▸ Given problem:
Answer with a single number: the count of lines that hold "FreeCAD".

Object modeling scripts
────────
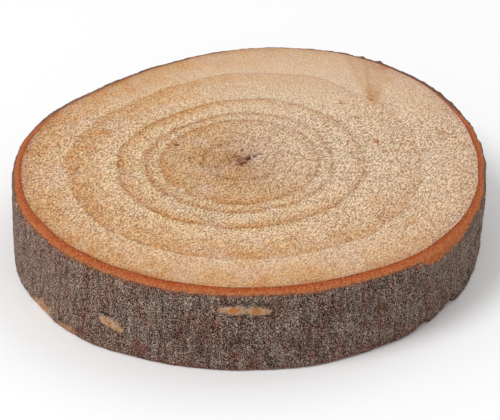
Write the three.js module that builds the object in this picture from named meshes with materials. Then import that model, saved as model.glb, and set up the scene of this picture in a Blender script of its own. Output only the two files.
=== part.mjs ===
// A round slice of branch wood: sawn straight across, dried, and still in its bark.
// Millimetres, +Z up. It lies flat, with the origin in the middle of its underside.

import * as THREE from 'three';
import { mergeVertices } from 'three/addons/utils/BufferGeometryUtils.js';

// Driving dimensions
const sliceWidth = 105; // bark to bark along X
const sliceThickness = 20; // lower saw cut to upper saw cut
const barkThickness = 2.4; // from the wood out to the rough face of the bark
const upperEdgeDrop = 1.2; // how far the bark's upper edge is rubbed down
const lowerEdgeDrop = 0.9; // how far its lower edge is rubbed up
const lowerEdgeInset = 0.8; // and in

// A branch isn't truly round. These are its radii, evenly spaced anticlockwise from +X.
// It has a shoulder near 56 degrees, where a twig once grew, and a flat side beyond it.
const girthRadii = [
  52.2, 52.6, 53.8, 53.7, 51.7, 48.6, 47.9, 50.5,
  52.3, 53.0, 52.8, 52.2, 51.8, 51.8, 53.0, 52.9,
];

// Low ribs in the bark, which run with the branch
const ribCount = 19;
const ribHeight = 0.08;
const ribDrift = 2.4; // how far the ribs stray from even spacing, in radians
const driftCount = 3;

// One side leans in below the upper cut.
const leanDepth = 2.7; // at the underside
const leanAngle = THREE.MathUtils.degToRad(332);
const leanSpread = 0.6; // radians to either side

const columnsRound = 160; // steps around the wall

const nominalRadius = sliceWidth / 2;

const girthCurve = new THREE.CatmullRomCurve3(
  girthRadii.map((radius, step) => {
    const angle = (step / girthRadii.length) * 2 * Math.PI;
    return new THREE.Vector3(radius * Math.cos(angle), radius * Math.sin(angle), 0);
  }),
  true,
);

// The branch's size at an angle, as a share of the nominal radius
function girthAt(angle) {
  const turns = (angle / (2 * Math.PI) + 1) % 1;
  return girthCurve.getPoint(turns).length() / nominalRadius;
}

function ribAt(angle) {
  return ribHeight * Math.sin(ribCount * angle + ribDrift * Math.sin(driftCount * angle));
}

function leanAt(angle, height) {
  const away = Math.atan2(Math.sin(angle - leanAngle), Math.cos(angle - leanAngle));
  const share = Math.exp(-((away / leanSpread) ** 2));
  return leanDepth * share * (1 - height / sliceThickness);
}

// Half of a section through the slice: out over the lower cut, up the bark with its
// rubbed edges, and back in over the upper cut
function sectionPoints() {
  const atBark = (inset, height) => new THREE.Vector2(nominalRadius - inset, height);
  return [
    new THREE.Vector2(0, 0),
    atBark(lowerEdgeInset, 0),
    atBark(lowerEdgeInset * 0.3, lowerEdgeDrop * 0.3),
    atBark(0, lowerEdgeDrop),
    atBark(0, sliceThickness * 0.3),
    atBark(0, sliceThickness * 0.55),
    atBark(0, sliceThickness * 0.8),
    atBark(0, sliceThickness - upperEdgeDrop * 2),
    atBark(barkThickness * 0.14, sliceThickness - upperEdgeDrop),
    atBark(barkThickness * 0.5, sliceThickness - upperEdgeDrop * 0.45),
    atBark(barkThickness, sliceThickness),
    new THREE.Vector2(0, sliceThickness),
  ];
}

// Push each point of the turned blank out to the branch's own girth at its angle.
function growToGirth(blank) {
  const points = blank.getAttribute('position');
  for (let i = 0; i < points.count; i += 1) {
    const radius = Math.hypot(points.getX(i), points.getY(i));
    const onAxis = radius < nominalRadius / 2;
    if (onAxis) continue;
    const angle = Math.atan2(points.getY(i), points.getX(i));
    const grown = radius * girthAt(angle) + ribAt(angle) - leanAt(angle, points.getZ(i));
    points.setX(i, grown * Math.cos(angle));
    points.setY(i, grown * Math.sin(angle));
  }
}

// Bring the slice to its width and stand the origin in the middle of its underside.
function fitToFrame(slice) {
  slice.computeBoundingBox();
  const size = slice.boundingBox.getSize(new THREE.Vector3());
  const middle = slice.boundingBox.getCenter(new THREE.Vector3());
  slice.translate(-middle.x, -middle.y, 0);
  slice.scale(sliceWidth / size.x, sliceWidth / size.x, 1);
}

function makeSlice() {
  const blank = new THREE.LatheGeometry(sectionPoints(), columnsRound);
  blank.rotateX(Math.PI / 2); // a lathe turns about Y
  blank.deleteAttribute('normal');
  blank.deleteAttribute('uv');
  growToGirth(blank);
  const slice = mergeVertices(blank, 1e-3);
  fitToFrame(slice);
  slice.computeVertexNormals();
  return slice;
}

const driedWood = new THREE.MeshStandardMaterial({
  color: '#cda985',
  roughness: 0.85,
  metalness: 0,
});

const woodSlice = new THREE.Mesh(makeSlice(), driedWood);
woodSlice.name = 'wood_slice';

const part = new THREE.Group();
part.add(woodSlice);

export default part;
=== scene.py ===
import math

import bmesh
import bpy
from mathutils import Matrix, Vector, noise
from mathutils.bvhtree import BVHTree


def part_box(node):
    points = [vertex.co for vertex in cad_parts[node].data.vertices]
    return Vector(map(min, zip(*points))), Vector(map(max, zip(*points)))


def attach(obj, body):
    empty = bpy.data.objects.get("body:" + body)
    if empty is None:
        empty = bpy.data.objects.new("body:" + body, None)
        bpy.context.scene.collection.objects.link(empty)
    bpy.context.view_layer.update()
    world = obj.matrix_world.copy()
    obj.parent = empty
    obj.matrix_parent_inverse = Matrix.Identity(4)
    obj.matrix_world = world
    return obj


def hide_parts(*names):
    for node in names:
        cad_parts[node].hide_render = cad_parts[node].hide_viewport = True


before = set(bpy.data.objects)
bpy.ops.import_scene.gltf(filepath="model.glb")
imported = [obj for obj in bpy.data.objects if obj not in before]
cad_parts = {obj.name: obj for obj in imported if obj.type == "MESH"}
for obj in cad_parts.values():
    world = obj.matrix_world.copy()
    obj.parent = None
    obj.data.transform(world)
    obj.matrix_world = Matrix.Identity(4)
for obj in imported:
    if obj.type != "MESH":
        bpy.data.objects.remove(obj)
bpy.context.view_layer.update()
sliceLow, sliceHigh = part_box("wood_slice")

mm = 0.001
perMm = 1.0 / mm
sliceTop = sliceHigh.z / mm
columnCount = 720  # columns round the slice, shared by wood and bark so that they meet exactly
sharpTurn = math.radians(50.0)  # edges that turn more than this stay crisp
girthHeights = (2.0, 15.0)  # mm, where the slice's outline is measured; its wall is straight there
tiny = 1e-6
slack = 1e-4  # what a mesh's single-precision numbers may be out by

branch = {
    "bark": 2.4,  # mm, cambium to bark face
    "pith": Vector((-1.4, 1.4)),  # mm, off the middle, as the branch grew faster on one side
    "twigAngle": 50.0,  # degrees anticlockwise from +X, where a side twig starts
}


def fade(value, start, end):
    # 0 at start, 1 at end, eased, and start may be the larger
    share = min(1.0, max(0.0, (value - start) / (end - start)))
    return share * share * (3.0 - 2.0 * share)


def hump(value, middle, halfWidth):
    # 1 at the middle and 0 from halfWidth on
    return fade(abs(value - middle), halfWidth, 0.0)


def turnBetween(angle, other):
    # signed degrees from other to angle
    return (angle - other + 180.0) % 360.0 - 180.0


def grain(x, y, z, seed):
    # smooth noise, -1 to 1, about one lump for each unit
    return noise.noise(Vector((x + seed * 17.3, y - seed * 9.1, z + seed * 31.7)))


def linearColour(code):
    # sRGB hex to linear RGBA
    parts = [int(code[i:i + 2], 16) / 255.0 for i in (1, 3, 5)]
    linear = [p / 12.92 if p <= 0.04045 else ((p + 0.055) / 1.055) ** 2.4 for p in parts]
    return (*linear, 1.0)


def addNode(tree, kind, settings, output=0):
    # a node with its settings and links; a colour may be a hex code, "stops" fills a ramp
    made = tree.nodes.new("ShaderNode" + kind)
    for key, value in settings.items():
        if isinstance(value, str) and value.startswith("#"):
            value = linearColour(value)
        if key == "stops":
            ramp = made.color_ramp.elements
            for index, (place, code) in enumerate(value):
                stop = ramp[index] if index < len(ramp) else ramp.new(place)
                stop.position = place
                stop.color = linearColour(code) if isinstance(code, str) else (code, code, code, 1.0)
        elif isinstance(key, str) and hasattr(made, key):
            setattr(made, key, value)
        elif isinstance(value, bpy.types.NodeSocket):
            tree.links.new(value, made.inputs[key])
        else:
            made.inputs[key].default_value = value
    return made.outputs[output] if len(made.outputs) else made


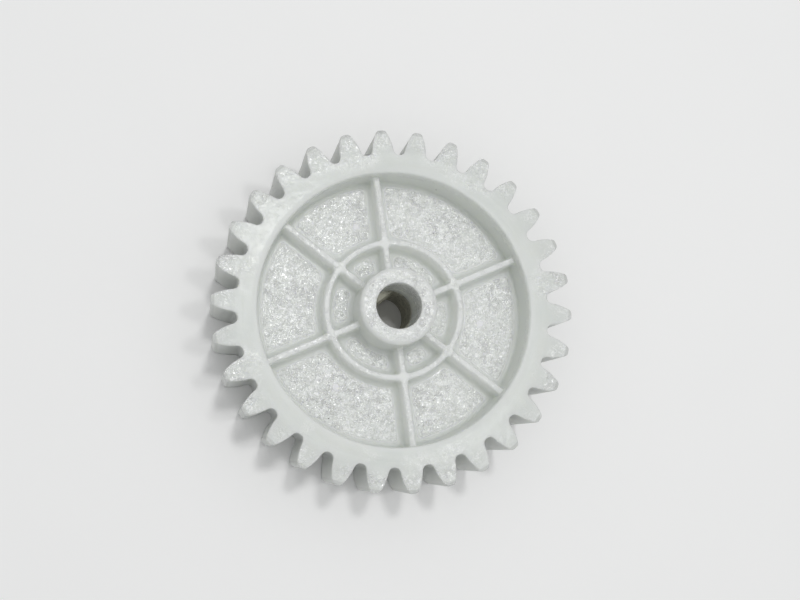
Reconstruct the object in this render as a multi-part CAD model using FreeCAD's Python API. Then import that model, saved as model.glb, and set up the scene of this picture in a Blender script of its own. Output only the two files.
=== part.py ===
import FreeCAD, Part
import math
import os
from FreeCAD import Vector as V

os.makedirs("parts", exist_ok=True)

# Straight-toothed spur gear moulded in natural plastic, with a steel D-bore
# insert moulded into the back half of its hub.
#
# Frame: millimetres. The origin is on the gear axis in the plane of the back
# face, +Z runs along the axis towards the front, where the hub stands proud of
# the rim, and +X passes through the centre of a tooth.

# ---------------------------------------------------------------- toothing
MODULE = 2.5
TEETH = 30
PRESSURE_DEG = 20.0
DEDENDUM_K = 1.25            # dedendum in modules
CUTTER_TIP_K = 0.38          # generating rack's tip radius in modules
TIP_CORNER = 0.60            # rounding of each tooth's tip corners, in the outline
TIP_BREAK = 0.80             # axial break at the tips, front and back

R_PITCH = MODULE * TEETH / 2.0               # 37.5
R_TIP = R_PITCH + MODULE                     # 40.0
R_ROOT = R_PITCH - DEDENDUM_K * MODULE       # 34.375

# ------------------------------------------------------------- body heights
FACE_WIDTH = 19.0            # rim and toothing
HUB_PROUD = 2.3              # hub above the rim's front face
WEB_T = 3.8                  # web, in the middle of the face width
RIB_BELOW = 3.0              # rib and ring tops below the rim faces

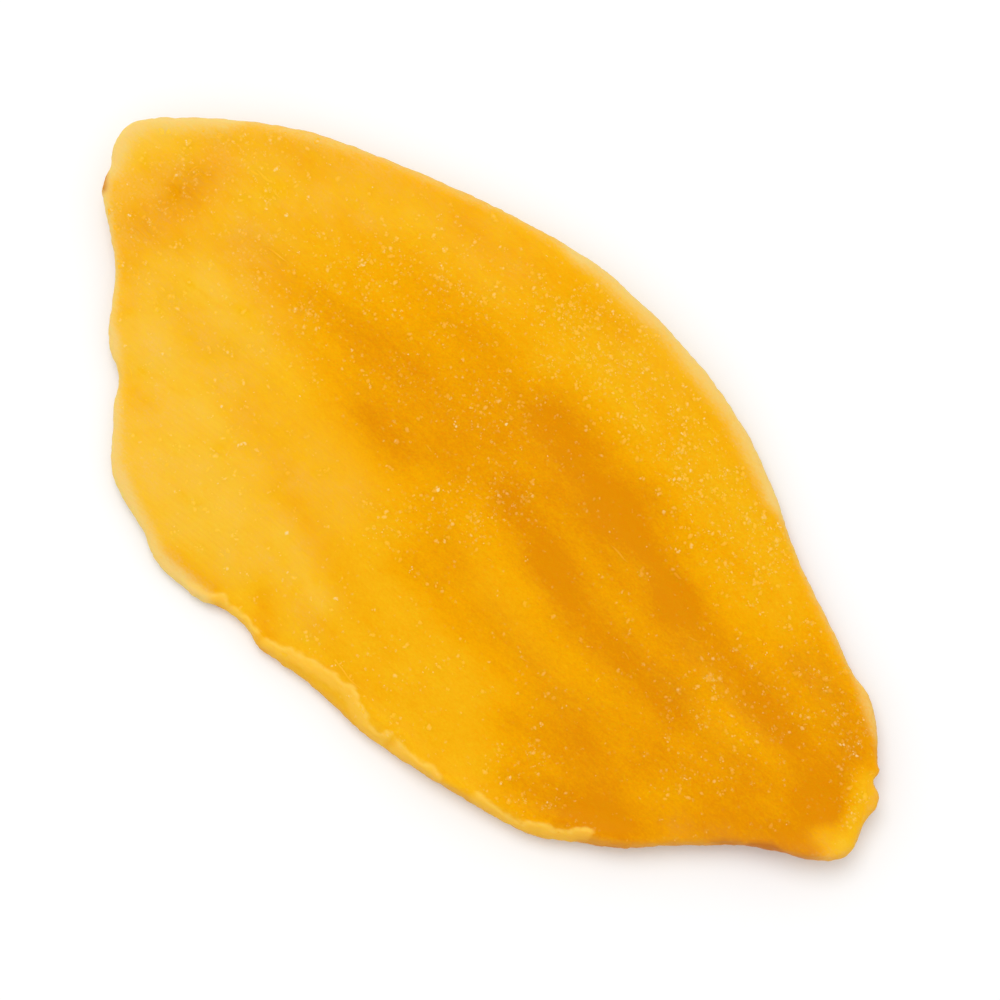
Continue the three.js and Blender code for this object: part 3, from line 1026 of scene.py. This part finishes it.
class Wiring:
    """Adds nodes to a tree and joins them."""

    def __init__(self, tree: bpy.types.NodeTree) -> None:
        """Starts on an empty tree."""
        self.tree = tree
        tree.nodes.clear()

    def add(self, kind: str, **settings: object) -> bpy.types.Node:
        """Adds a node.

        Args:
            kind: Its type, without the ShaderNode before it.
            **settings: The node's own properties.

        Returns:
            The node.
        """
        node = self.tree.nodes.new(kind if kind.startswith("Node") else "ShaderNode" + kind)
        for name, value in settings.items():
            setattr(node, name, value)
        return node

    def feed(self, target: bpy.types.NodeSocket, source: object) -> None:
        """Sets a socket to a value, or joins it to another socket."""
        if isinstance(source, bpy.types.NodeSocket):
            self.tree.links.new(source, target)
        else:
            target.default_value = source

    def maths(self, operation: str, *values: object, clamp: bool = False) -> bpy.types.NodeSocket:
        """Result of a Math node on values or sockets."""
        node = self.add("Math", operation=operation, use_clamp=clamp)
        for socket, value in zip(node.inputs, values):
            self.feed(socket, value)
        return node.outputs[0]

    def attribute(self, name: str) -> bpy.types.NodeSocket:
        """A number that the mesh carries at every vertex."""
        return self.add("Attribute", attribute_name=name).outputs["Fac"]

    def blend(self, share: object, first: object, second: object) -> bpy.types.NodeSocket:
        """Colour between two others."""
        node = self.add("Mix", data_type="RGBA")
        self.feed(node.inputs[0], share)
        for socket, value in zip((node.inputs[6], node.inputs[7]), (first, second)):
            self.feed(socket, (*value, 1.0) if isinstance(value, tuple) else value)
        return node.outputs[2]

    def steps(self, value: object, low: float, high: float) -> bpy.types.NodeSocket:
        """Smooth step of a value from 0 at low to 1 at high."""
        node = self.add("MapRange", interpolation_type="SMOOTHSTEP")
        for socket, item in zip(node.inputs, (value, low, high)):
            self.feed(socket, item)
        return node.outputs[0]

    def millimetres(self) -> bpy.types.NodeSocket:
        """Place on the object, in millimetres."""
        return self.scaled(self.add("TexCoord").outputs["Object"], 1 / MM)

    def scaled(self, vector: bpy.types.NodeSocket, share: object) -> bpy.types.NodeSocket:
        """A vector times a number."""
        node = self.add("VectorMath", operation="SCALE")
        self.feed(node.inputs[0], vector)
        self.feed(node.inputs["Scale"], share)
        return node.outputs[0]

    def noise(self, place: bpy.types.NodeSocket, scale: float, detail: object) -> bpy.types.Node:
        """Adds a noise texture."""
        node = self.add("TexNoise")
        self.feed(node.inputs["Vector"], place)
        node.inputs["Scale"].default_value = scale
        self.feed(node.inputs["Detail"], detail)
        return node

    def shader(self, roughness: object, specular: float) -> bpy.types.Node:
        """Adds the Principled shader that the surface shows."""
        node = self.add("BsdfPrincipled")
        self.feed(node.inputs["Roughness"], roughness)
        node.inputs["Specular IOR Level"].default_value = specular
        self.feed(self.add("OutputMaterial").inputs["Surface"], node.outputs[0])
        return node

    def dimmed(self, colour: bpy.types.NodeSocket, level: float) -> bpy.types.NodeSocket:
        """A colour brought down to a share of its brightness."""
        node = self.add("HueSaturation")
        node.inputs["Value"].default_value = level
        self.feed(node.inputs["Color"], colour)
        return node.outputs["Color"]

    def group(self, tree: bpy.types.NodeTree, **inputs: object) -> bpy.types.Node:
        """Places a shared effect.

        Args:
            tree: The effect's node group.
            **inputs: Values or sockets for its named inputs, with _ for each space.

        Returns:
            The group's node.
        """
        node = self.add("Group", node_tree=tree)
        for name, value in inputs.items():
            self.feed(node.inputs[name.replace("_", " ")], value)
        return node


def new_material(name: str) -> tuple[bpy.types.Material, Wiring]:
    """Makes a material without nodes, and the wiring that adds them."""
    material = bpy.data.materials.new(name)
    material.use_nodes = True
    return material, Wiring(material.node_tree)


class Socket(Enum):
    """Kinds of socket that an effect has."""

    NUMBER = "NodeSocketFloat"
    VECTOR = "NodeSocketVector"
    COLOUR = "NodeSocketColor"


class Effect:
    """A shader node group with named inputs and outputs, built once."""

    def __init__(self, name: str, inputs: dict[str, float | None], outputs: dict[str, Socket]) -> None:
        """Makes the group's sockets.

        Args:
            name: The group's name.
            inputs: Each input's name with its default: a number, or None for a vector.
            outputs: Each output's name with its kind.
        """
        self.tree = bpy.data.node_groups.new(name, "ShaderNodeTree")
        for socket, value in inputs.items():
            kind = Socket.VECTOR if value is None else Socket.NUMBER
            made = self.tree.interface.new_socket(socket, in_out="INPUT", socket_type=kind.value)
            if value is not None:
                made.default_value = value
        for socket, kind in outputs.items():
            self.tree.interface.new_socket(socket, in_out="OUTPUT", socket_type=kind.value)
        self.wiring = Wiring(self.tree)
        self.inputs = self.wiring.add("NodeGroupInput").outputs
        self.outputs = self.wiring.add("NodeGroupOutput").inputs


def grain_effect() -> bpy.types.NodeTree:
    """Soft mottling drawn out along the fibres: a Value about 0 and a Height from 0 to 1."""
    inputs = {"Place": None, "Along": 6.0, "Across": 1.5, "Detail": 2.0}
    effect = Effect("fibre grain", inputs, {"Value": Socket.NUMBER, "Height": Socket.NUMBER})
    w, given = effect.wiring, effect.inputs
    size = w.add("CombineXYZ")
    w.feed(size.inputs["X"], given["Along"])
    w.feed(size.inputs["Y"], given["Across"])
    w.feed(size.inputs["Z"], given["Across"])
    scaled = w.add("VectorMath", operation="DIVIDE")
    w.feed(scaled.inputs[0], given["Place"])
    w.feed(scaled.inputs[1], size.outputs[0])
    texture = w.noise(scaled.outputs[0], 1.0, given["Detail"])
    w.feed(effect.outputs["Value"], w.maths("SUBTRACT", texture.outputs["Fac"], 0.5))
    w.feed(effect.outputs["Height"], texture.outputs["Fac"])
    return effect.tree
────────
▸ Output of the task:
3